Asymptotics of predictive distributions driven by sample means and variances

Let $\alpha_n(\cdot)=P\bigl(X_{n+1}\in\cdot\mid X_1,\ldots,X_n\bigr)$ be the predictive distributions of a sequence $(X_1,X_2,\ldots)$ of $p$-dimensional random vectors. Suppose $$\alpha_n= \mathcal{N} _p (M_n,Q_n)$$ where $M_n=\frac{1}{n}\sum_{i=1}^nX_i$ and $Q_n=\frac{1}{n}\sum_{i=1}^n(X_i-M_n)(X_i-M_n)^t$. Then, there is a random probability measure $\alpha$ on the Borel subsets of $\mathbb{R}^p$ such that $\lVert\alpha_n-\alpha\rVert\overset{a.s.}\longrightarrow 0$ where $\lVert\cdot\rVert$ is total variation distance.

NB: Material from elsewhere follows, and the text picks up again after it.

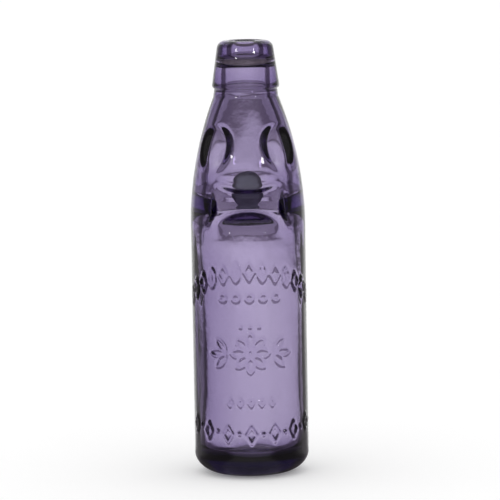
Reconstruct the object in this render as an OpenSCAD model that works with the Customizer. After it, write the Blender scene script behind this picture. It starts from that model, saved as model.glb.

An explicit expression for $\alpha$ is provided and the convergence rate of $\lVert\alpha_n-\alpha\rVert$ is shown to be arbitrarily close to $n^{-1/2}$. Moreover, it is still true that $\lVert\alpha_n-\alpha\rVert\overset{a.s.}\longrightarrow 0$ even if $\alpha_n=\mathcal{L}(M_n,Q_n)$ where $\mathcal{L}$ belongs to a class of distributions much larger than the normal. The predictives $\alpha_n$ are useful in various frameworks, including Bayesian predictive inference and predictive resampling. Finally, the asymptotic behavior of copula-based predictive distributions (introduced in [13]) is investigated and a numerical experiment is performed.